Conventional beams rely on Lorentz focussing meaning that the progenitors must have a large Lorentz factor, so those beams are necessarily significantly relativistic. You can't make your low energy beam that way.

All is not (yet) lost. Neutrinos are fermions, so they have spin. And they have the unusual property that all are left-handed and anti-neutrinos are all right-handed (in the standard model which we know is wrong in some ways about neutrinos; the jury is still out on this being a actual unbreakable rule or just very strong). 

If we had a low energy decay where the mother had a non-trivial angular momentum and could prepare the mother sample in a highly polarized state we could generate direction preference for the neutrino. 
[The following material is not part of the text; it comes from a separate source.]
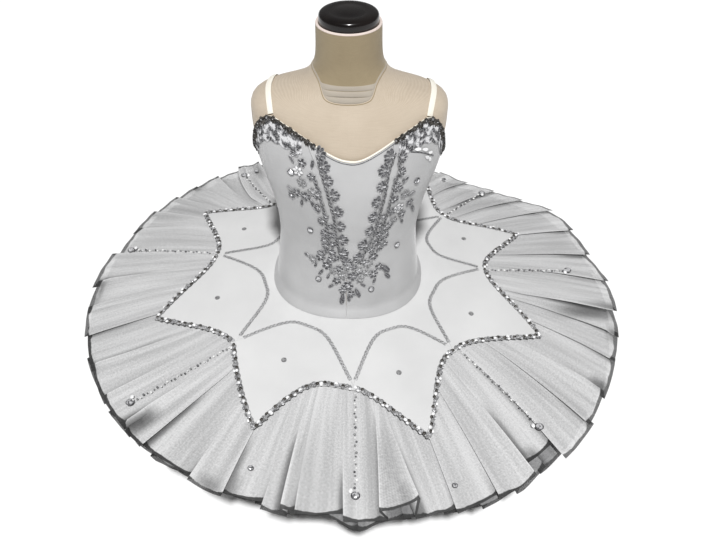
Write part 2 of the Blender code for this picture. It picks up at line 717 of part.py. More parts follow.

From this point on I'm just guessing, but I would expect that this is not a strong preference: more like the simplest directional antennas (the energy goes into one half of space) then something that you would normally term a "beam".

So that's something, but not great. It's not very focussed and it won't be mono-energetic.

And it gets worse. Due to weak universality, decays with a small amount of energy available (which we want to keep the neutrino energies low) will have a longer half-life. So we need a bigger sample and will have a harder time keeping it polarized.

Will you settle for "kinda a beam and very low intensity"?